## TASK TO CARRY OUT
Work out how many lines of the material below mention the word "before"; reply with the number only.

## SOURCE MATERIAL
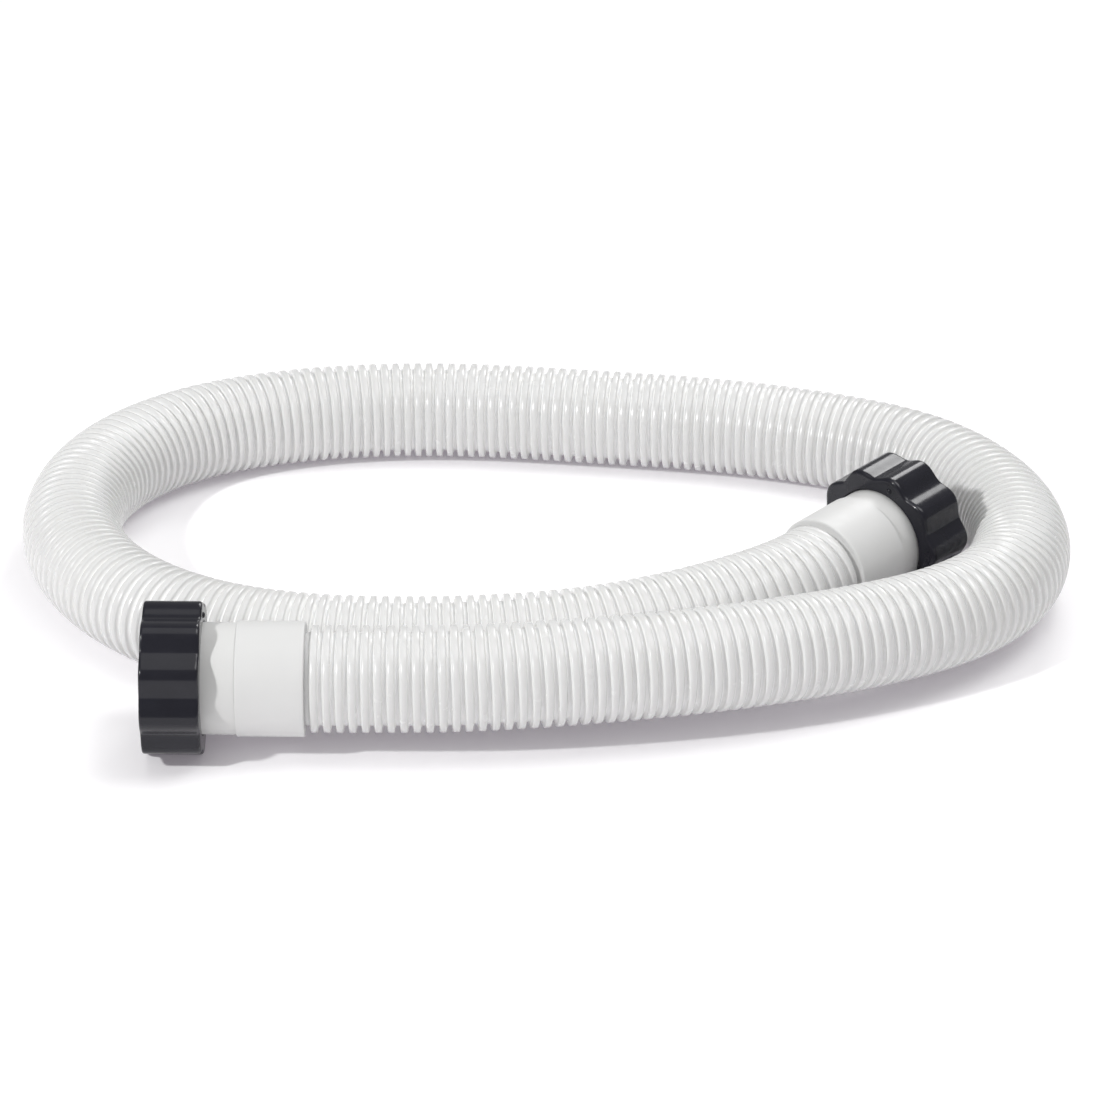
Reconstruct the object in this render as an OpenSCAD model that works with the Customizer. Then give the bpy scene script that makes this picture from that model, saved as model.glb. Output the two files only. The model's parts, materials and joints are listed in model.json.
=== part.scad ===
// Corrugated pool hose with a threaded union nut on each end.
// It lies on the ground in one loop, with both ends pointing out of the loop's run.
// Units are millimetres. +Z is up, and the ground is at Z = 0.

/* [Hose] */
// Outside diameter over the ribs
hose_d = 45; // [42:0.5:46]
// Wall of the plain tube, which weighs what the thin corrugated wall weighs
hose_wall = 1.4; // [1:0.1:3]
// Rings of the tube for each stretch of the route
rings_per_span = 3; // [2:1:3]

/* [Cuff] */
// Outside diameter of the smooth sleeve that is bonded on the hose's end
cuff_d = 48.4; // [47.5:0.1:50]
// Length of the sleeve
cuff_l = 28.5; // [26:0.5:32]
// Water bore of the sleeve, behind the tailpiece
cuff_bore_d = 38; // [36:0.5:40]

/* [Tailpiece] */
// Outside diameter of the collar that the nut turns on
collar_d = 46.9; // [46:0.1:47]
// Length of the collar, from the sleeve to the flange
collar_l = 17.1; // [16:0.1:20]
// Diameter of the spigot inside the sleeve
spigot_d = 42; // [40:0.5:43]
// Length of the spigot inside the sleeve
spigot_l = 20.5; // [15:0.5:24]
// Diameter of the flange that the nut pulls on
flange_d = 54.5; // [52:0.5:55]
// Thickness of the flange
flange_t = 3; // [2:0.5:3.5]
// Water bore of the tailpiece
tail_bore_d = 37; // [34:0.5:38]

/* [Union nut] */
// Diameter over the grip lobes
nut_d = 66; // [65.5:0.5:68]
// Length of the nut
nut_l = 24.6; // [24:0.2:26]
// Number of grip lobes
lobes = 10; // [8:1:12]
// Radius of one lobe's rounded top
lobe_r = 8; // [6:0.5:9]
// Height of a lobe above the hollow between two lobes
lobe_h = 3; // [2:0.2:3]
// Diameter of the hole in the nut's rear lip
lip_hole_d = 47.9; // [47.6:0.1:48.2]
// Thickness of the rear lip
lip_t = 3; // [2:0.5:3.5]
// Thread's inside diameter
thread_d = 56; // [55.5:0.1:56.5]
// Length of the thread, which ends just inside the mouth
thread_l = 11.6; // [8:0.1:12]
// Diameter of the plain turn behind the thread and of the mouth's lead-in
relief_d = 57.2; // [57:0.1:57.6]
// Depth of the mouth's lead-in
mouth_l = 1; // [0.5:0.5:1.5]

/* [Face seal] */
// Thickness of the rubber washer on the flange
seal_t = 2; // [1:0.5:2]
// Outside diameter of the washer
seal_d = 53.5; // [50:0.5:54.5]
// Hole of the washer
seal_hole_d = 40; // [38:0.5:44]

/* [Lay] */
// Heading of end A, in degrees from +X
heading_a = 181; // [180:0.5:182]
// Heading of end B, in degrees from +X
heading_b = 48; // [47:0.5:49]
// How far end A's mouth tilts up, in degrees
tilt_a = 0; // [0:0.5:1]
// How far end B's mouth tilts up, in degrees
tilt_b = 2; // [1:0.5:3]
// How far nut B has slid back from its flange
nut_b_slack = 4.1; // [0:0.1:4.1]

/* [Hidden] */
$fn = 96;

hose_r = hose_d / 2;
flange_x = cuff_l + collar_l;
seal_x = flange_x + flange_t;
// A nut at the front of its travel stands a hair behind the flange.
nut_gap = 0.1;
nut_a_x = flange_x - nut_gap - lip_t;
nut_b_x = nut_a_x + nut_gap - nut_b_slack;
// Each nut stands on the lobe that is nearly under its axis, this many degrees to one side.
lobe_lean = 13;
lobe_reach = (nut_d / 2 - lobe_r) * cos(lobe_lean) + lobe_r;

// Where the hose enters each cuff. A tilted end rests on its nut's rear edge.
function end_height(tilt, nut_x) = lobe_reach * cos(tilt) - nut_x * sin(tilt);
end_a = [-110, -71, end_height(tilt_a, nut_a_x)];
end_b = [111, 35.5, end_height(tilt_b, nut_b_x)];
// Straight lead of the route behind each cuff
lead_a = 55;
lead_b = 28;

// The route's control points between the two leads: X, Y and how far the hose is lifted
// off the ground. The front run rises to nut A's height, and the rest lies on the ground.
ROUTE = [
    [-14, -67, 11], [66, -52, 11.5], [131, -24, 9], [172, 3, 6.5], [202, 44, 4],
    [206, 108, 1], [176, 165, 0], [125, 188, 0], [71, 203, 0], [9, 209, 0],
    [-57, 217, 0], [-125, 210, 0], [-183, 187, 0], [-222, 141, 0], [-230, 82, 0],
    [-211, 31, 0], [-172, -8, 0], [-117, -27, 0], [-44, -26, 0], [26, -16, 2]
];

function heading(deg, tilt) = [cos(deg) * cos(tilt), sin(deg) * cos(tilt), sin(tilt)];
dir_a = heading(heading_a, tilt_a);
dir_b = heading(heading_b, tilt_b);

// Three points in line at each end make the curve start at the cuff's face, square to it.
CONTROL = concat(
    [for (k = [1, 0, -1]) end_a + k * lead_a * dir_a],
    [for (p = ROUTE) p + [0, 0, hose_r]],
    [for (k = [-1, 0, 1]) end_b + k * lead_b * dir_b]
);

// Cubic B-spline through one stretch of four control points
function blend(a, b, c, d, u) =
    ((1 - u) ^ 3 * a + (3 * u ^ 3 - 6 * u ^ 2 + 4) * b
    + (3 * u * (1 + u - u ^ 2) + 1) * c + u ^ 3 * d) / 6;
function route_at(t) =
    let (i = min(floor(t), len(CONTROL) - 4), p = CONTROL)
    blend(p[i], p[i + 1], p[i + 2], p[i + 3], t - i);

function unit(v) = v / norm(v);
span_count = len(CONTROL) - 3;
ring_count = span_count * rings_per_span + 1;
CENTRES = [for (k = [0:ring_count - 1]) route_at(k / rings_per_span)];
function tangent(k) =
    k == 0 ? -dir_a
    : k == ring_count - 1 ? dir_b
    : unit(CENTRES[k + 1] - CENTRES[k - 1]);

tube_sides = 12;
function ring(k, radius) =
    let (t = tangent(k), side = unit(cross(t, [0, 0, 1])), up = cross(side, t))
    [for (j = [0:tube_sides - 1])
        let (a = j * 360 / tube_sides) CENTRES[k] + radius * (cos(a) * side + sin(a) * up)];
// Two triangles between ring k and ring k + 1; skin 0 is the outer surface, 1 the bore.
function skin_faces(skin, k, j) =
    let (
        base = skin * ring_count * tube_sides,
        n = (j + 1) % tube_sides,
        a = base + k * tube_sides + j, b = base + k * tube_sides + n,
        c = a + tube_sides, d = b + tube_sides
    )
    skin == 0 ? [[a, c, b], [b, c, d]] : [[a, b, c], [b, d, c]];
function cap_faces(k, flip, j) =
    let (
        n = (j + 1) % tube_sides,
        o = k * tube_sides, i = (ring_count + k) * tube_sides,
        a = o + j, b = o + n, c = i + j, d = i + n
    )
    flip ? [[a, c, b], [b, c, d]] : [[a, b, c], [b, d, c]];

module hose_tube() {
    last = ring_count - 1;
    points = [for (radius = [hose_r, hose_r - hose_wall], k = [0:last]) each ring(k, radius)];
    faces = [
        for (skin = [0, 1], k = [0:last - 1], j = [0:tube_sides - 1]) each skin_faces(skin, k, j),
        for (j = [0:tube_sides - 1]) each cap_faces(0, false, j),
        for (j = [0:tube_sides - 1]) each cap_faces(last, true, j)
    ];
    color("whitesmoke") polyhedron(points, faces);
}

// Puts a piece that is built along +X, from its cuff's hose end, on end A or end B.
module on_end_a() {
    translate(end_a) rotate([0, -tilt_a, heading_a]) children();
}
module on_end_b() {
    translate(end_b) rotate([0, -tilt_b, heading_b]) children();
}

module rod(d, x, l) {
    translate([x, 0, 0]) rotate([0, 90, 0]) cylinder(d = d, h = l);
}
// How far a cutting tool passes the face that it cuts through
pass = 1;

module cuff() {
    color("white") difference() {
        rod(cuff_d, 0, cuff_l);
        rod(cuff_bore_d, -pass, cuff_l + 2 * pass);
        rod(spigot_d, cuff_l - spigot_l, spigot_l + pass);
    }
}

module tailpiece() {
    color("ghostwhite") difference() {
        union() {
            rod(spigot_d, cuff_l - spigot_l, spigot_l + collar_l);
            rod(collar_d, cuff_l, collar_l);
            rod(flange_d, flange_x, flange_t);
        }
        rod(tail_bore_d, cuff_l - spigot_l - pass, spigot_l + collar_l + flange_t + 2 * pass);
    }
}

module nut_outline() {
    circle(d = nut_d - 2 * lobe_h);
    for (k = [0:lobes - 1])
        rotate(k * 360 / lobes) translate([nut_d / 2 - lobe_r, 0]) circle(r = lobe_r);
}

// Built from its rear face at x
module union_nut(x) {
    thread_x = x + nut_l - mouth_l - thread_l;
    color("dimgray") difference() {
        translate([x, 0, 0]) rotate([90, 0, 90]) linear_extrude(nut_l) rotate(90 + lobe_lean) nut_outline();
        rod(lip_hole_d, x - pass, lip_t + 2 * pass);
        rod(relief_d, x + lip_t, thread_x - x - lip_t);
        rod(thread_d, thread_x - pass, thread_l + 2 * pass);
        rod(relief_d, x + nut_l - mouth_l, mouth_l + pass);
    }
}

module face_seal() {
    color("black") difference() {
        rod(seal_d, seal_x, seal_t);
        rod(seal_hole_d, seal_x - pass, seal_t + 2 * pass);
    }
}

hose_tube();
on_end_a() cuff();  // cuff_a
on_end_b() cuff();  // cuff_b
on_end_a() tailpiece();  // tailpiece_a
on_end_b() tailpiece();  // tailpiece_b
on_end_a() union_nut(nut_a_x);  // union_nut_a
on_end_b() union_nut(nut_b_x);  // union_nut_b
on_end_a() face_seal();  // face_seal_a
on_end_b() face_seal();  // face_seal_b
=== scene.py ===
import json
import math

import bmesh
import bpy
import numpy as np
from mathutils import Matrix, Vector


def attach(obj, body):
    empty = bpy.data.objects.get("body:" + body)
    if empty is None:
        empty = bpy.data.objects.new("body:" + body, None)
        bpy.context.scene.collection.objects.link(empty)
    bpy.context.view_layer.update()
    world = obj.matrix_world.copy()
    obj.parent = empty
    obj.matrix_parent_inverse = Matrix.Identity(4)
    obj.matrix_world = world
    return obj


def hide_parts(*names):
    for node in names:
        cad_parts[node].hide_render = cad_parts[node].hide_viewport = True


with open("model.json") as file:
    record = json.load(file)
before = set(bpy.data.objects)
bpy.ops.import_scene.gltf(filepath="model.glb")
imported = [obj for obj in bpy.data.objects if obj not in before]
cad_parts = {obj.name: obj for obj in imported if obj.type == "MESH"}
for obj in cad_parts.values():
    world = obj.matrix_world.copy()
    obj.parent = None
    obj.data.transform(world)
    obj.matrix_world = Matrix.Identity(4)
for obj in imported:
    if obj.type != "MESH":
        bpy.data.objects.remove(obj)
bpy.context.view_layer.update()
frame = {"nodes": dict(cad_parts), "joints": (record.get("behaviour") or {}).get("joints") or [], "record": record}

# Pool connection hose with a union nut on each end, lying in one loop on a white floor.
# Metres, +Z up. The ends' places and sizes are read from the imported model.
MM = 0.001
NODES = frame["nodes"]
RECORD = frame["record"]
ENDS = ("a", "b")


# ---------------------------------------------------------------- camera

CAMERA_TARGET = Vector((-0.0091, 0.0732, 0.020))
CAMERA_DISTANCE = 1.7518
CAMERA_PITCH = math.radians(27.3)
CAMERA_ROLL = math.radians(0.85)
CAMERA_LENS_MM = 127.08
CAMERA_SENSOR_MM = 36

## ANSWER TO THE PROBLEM
2